-- Start Source data --

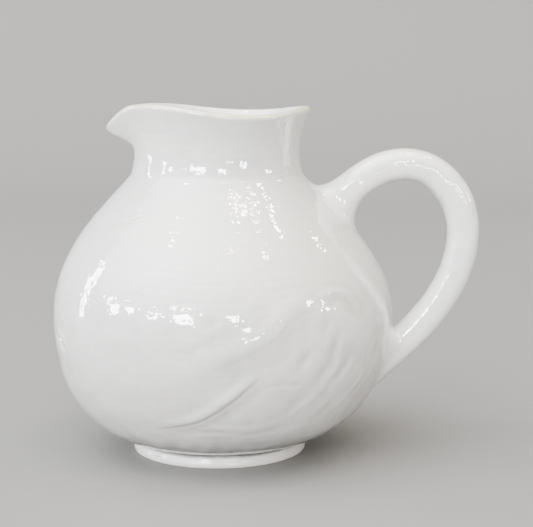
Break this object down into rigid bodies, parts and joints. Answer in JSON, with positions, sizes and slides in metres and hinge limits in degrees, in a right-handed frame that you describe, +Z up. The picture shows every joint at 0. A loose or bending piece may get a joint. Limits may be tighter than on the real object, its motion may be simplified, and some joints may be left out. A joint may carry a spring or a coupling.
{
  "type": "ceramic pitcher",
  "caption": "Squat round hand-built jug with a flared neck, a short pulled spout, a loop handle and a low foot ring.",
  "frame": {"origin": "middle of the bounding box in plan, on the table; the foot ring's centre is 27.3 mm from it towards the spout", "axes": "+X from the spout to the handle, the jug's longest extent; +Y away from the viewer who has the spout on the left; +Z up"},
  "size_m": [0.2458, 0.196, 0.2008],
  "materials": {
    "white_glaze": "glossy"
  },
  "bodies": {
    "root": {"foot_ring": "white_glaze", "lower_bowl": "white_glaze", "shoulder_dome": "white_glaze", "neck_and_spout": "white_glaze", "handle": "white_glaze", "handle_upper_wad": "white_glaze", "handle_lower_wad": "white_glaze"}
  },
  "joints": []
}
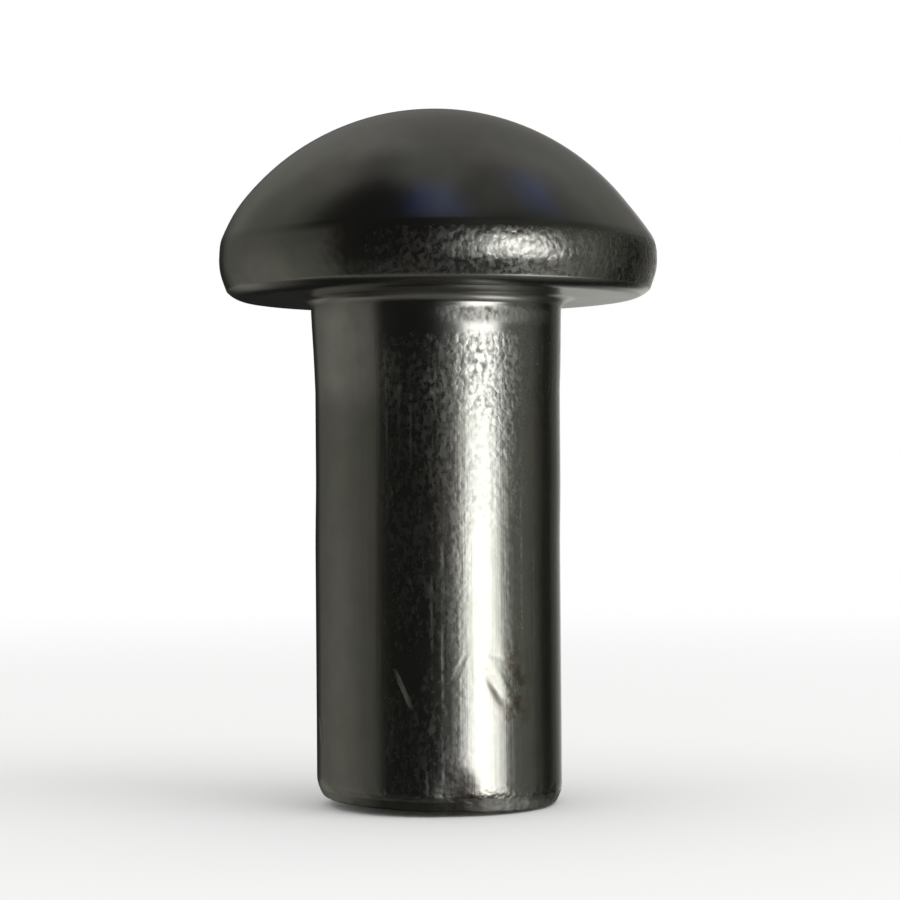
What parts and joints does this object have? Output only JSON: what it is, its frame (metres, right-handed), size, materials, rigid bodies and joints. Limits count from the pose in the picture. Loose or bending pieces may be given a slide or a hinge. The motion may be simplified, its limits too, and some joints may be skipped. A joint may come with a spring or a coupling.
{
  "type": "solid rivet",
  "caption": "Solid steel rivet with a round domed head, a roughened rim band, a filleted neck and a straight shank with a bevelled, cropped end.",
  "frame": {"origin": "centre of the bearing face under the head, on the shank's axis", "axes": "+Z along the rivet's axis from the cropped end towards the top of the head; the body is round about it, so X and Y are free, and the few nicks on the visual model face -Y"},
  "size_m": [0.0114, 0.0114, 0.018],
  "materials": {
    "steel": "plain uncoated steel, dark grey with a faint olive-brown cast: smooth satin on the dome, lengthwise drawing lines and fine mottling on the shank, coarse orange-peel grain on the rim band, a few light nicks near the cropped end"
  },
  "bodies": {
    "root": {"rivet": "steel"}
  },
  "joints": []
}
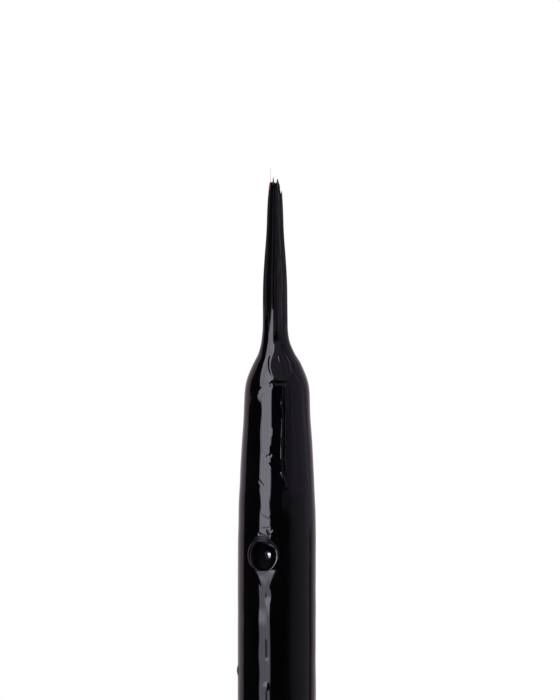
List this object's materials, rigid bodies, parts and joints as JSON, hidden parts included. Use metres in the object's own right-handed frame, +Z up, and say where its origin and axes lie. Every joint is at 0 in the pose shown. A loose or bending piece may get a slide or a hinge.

-- End Source data --

▸ **Task goal**
Repeat, without change, each line of the data above from the one that contains "What parts and" through the final line, counting both.

▸ **Result of the exercise**
What parts and joints does this object have? Output only JSON: what it is, its frame (metres, right-handed), size, materials, rigid bodies and joints. Limits count from the pose in the picture. Loose or bending pieces may be given a slide or a hinge. The motion may be simplified, its limits too, and some joints may be skipped. A joint may come with a spring or a coupling.
{
  "type": "solid rivet",
  "caption": "Solid steel rivet with a round domed head, a roughened rim band, a filleted neck and a straight shank with a bevelled, cropped end.",
  "frame": {"origin": "centre of the bearing face under the head, on the shank's axis", "axes": "+Z along the rivet's axis from the cropped end towards the top of the head; the body is round about it, so X and Y are free, and the few nicks on the visual model face -Y"},
  "size_m": [0.0114, 0.0114, 0.018],
  "materials": {
    "steel": "plain uncoated steel, dark grey with a faint olive-brown cast: smooth satin on the dome, lengthwise drawing lines and fine mottling on the shank, coarse orange-peel grain on the rim band, a few light nicks near the cropped end"
  },
  "bodies": {
    "root": {"rivet": "steel"}
  },
  "joints": []
}
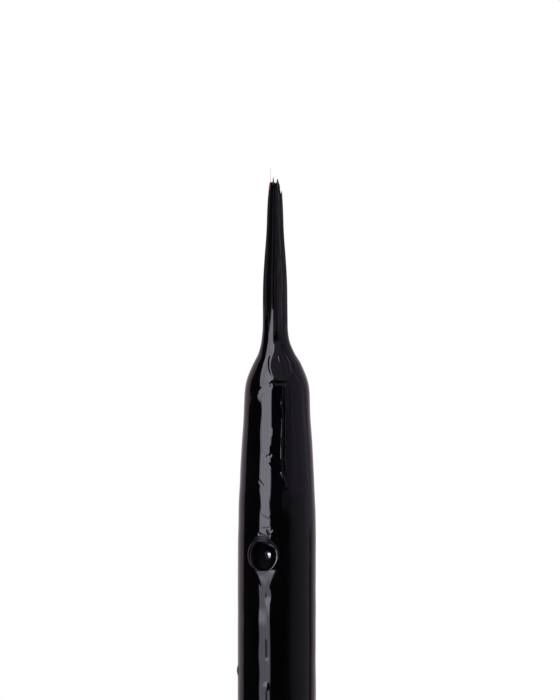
List this object's materials, rigid bodies, parts and joints as JSON, hidden parts included. Use metres in the object's own right-handed frame, +Z up, and say where its origin and axes lie. Every joint is at 0 in the pose shown. A loose or bending piece may get a slide or a hinge.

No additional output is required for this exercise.